I liked it! It's beautifully shot, the French countryside is nothing of not a novel setting for a zombie movie (although, I guess the fact that the whole outbreak of lunatics is caused in large part by grapes could give it some sort of tenuous link to The Day of the Triffids, if one were squinting and also drunk - and hey! Both films have blind chicks in them!), and the decidely weird nature of the threat itself makes everything all the more disconcerting. I especially like that aspect of the film - despite being a thoroughly gory film with lots of boobs and blood and boobs covered in blood, the central horror of the film comes from how weird everything is. I wouldn't exactly call Grapes of Death a horror film of ideas, but Jean Rollin does manage to create a very curious atmosphere, where everything becomes quite nebulous and alarming and creepy synthesiser music plays as people run through pointy rock formations and lots of fog. Rollin also manages to pull this off better than a lot of the big-name Italians (although i wouldn't begin to say that the film as a whole is as good as something like The Beyond or Suspiria), by creating a dream-like and fragmented scenario within a landscape that doesn't clash with it at all - i.e. a plotless and languid film doesn't seem nearly as stupid when the scenario does not require a plot and people are roaming through the green hills of Arcady. This probably makes it seem slightly less weird at times than it actually is, but it also stops Grapes of Death from seeming as silly as it sometimes actually is.

That said, I really wish Rollin had kept the politics as a subtext in this film. The conversations between the brunette's (what was her name?) two rescuers just come-off ham-fisted and dumb, and seem to be taxing the film-makers' abilities as writers of dialogue. it definately seems that this film came-off as well as it did because it coasts by  on images and actions more than writing.

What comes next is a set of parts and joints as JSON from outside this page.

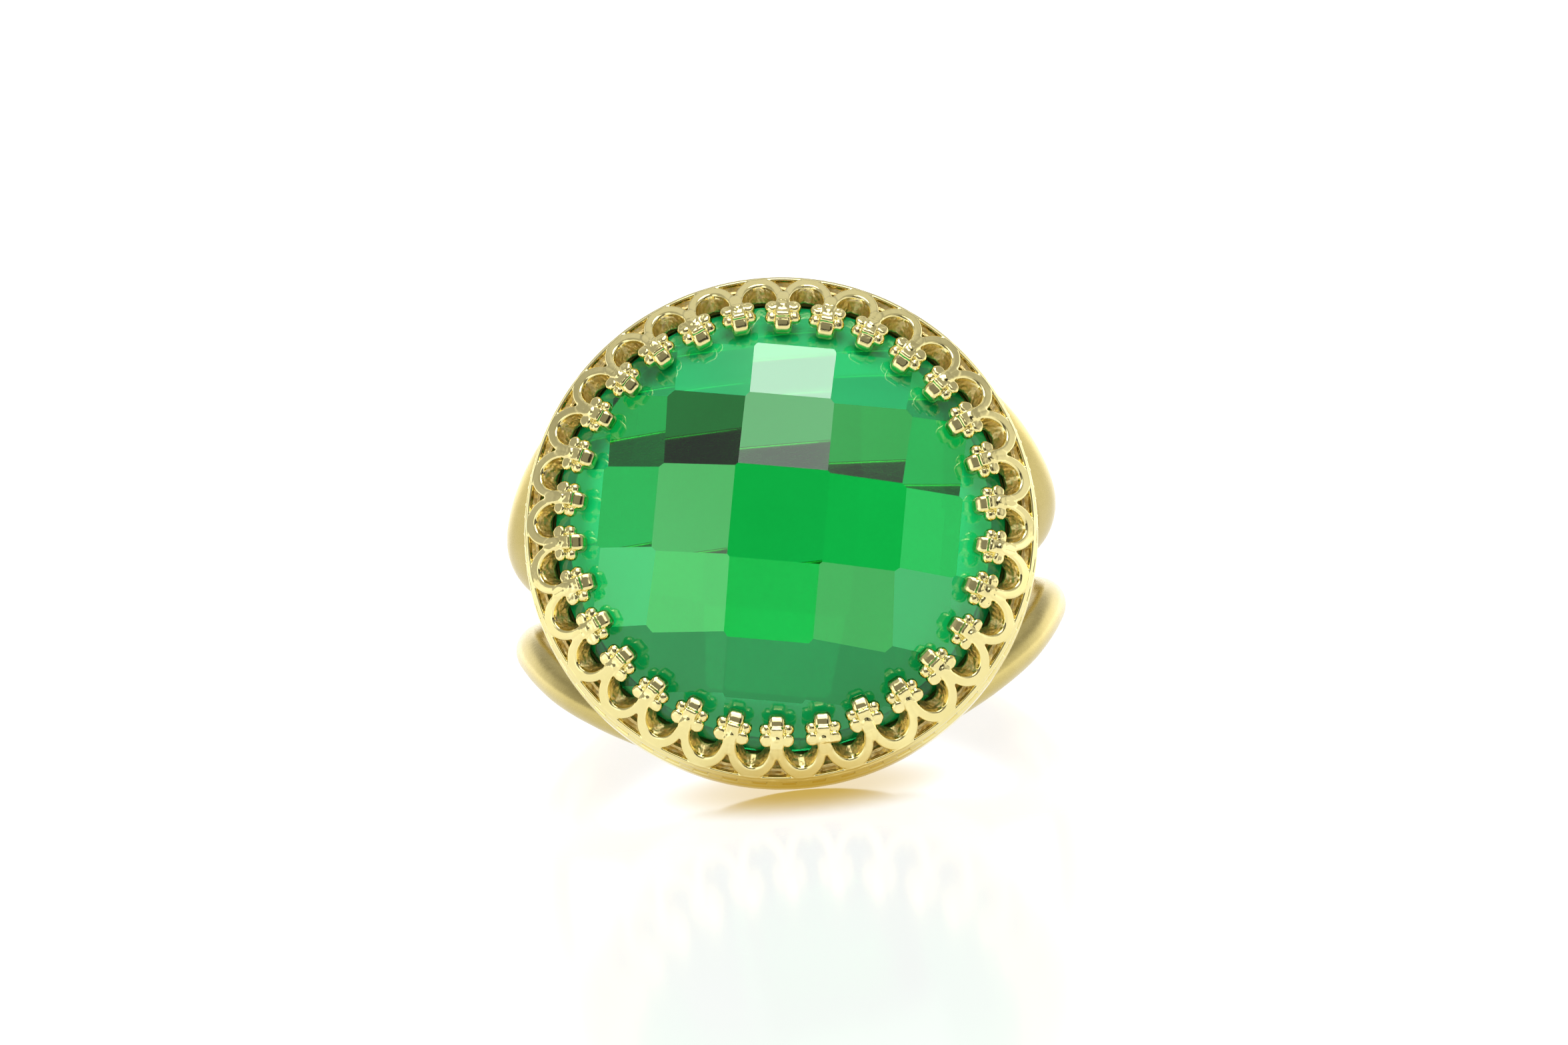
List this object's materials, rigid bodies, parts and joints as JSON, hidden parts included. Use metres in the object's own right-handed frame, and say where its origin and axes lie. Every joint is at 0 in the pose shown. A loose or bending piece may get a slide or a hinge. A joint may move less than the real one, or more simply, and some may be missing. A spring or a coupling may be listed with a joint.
{
  "type": "cocktail ring",
  "caption": "Cocktail ring with a split half-round shank and a lace gallery head that holds a large round checkerboard-cut green stone.",
  "frame": {"origin": "centre of the finger hole, on its axis, midway between the two bands", "axes": "+Y along the finger hole, +Z from the finger hole up to the stone, +X across the hand"},
  "size_m": [0.0204, 0.0184, 0.0245],
  "materials": {
    "green_stone": "polished, transparent",
    "cast_gold": "polished casting",
    "satin_gold": "satin"
  },
  "bodies": {
    "root": {"stone": "green_stone", "crown_gallery": "cast_gold", "bearing_band": "cast_gold", "base_ring": "cast_gold", "shank_band_front": "satin_gold", "shank_band_rear": "satin_gold"}
  },
  "joints": []
}
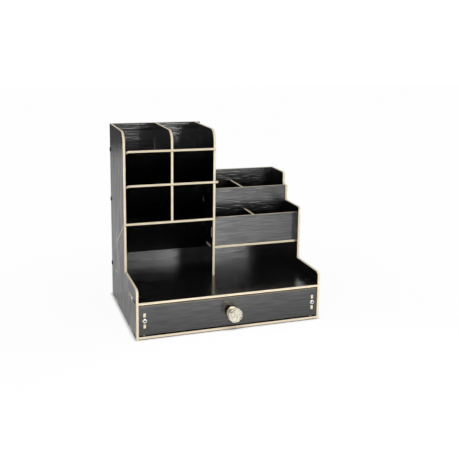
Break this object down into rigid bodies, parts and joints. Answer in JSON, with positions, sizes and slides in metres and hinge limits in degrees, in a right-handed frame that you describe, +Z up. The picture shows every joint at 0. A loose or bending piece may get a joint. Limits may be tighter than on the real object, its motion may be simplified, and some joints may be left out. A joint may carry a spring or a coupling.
{
  "type": "desk organizer with drawer",
  "caption": "Black flat-board desk organizer with a tall sloping-cell tower, stepped pen tiers, an open table with low arms and a drawer with a faceted knob.",
  "frame": {"origin": "centre of the overall bounding box on the surface that the organizer stands on", "axes": "+X to the right as seen from the front, +Y to the back, +Z up; the drawer opens towards -Y"},
  "size_m": [0.3344, 0.258, 0.333],
  "materials": {
    "black_board": "black wood-grain laminate, semi-gloss, with raw cream board edges",
    "fastener_steel": "plated",
    "knob_metal": "polished pale gold",
    "knob_glass": "clear cut crystal, champagne tint"
  },
  "bodies": {
    "case": {"left_side_panel": "black_board", "right_side_panel": "black_board", "middle_panel": "black_board", "centre_divider": "black_board", "back_panel": "black_board", "table_board": "black_board", "bottom_board": "black_board", "upper_ramp": "black_board", "middle_ramp": "black_board", "lower_ramp": "black_board", "tier_shelf": "black_board", "front_tier_panel": "black_board", "rear_tier_panel": "black_board", "front_tier_divider": "black_board", "rear_tier_divider": "black_board", "case_bolts": "fastener_steel", "case_nuts": "fastener_steel"},
    "drawer": {"drawer_front": "black_board", "drawer_left_side": "black_board", "drawer_right_side": "black_board", "drawer_floor": "black_board", "drawer_back": "black_board", "drawer_bolts": "fastener_steel", "drawer_nuts": "fastener_steel", "knob_stem": "knob_metal", "knob_crystal": "knob_glass", "knob_screw": "fastener_steel"}
  },
  "joints": [
    {"name": "drawer_slide", "type": "slide", "parent": "case", "child": "drawer", "axis": [0, -1, 0], "range_m": [0, 0.16]}
  ]
}
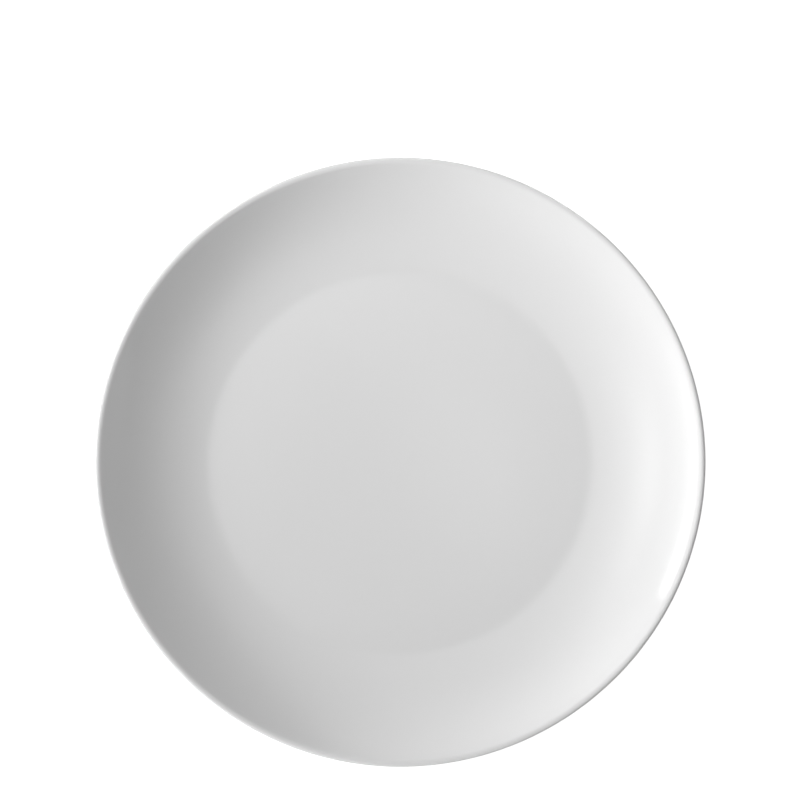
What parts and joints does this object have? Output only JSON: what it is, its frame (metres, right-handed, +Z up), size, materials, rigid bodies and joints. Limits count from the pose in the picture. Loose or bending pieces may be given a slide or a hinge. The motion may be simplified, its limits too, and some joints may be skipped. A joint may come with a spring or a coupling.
{
  "type": "coupe dinner plate",
  "caption": "Round white porcelain dinner plate with a shallow curved wall that rises from a flat well to a thin round lip, on a low foot ring.",
  "frame": {"origin": "middle of the plate, on the plane that its foot ring stands on", "axes": "+Z up along the axis of revolution, out of the food side; +X and +Y are any two square directions, as the plate is round"},
  "size_m": [0.27, 0.27, 0.0239],
  "materials": {
    "porcelain": "matte",
    "glaze": "gloss"
  },
  "bodies": {
    "root": {"porcelain_body": "porcelain", "glaze_coat": "glaze", "recess_glaze": "glaze"}
  },
  "joints": []
}
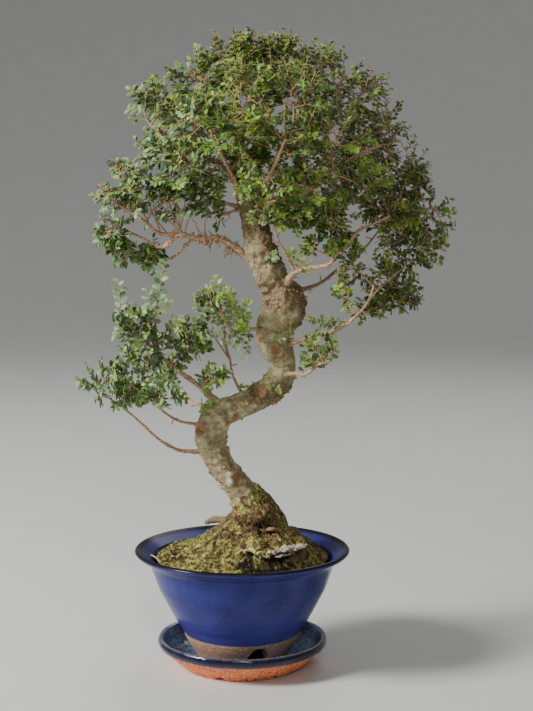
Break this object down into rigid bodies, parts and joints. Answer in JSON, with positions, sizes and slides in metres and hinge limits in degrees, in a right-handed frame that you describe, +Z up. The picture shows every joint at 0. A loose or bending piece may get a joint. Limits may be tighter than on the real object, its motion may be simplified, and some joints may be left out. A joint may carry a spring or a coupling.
{
  "type": "potted bonsai elm tree",
  "caption": "Small-leaved bonsai elm with a curved trunk, layered leafy branches and a domed crown, planted in a flared glazed bowl on a saucer.",
  "frame": {"origin": "middle of the saucer's flat underside", "axes": "+Z up; the front of the tree, as it is shown, faces -Y; +X to the viewer's right"},
  "size_m": [0.4008, 0.2727, 0.6757],
  "materials": {
    "saucer": "gloss",
    "pot": "gloss",
    "drain_mesh": "matte",
    "soil": "crumbly, matte",
    "moss": "fibrous, matte",
    "bark": "rough bark",
    "leaf": "leaf, satin"
  },
  "bodies": {
    "root": {"saucer": "saucer", "pot": "pot", "drain_mesh": "drain_mesh", "soil": "soil", "moss": "moss", "trunk": "bark", "spray_01": "leaf", "spray_02": "leaf", "spray_03": "leaf", "spray_04": "leaf", "spray_05": "leaf", "spray_06": "leaf", "spray_07": "leaf", "spray_08": "leaf", "spray_09": "leaf", "spray_10": "leaf", "spray_11": "leaf", "spray_12": "leaf", "spray_13": "leaf", "spray_14": "leaf", "spray_15": "leaf", "spray_16": "leaf", "spray_17": "leaf", "spray_18": "leaf", "spray_19": "leaf", "spray_20": "leaf", "spray_21": "leaf", "spray_22": "leaf", "spray_23": "leaf", "spray_24": "leaf", "spray_25": "leaf", "spray_26": "leaf", "spray_27": "leaf", "spray_28": "leaf", "spray_29": "leaf", "spray_30": "leaf", "spray_31": "leaf", "spray_32": "leaf", "spray_33": "leaf", "spray_34": "leaf", "spray_35": "leaf", "spray_36": "leaf", "spray_37": "leaf", "spray_38": "leaf", "spray_39": "leaf", "spray_40": "leaf", "spray_41": "leaf", "spray_42": "leaf", "spray_43": "leaf", "spray_44": "leaf"}
  },
  "joints": []
}
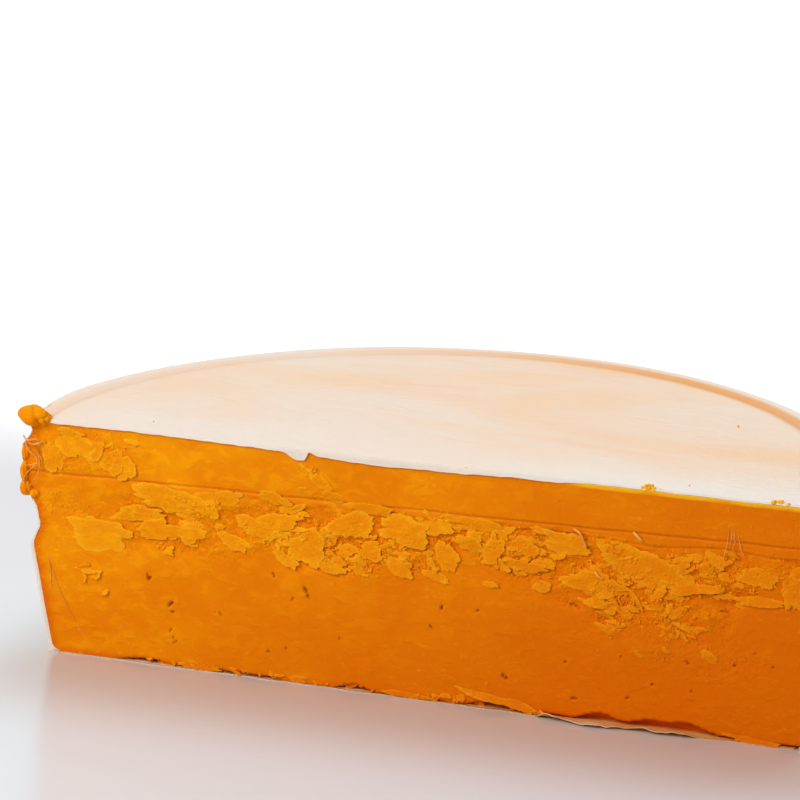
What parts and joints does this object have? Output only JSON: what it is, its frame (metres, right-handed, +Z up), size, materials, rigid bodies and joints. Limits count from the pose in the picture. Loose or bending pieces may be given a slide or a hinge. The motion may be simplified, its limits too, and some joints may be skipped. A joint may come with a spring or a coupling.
{
  "type": "half cheddar wheel",
  "caption": "Half of a low orange cheddar wheel with a pale bandaged rind, resting on its flat base, its torn, flaky cut face to the front.",
  "frame": {"origin": "on the surface the cheese rests on, under the middle of the half wheel's box", "axes": "+X along the knife cut towards the sound end, +Y away from the cut face into the wheel, +Z up through the wheel's height"},
  "size_m": [0.3531, 0.1853, 0.1034],
  "materials": {
    "cheese": "moist, slightly waxy orange cheese, smooth where cut and crumbly where torn",
    "rind": "thin pale waxed cheesecloth, translucent and glossy"
  },
  "bodies": {
    "root": {"cheese": "cheese"}
  },
  "joints": []
}
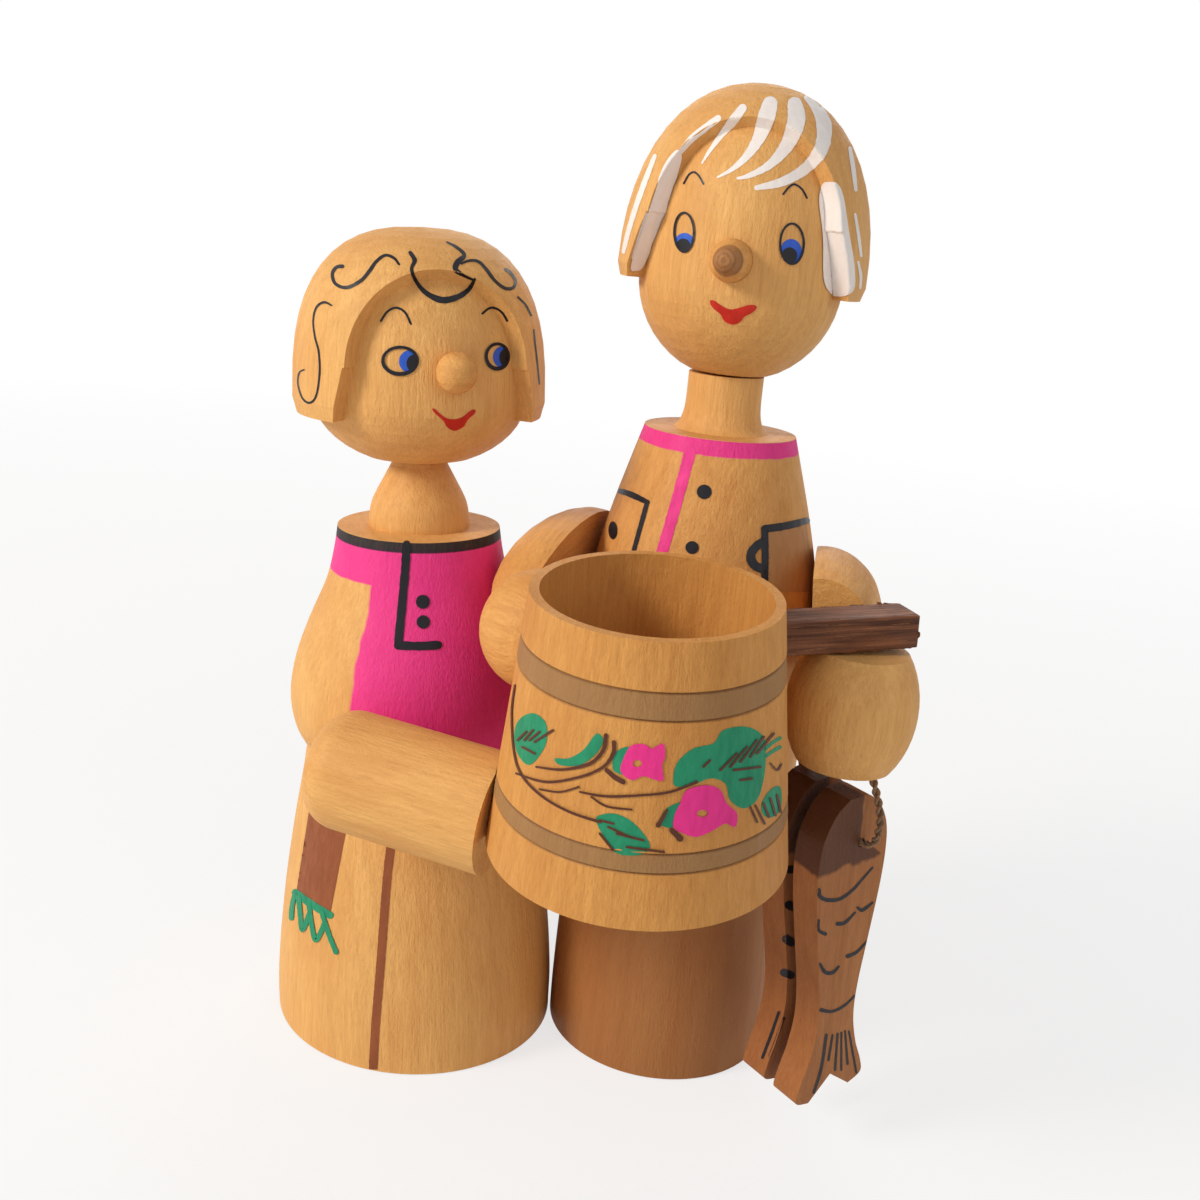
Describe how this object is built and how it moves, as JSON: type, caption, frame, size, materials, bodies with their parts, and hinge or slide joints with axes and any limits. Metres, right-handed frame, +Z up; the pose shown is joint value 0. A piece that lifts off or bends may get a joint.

That said, I do like some of the writing! I think the best stuff remains unsaid, like the very subtle set-up for just why (apart from the obvious reasons) the brunette (Elisabeth! I looked it up) does what she does at the end of the film. When people open their mouths it can get pretty silly.

Anyway, I would definitely recommend the film. It's technically excellent (especially the gore effects - I'm still trying to figure-out the mechanics of that pitchfork scene), a fun premise and many of the better aspects of 70s horror without too many of the downsides. It's not exactly a masterpiece, but it works quite well.

Also, my CD player keeps refusing to play my burnt CDs. I am irked. There are only so many times that I can listen to Led Zeppelin IV before growing tired of it (five times).
Comments
lollipopsocks From: [info]lollipopsocks Date: December 10th, 2007 02:10 am (UTC) (Link)
zombie films eh
are you going to see will smith's I Am Legend?
thomas_m3ade From: [info]thomas_m3ade Date: December 10th, 2007 12:10 pm (UTC) (Link)
The monsters in I Am Legend are vampires! Rational vampires! A plague has killed most of the people in the world and all that's left is vampires, and a guy named Robert Neville who lives in a little house and gets sexually frustrated. Then he chases a dog and has an ironic reversal of fate.

If they have changed the plot I will be very pissed-off. It's an excellent book and we already have The Omega Man if I want to see a big, splashy, unfaithful action movie version.

That said I will probably see it, although I never seem to get to the cinema these days.
lollipopsocks From: [info]lollipopsocks Date: December 17th, 2007 07:31 am (UTC) (Link)
from the trailers and the info they seem more like zombies in the film; although yes, i did read that the monsters were vampires in the book originally.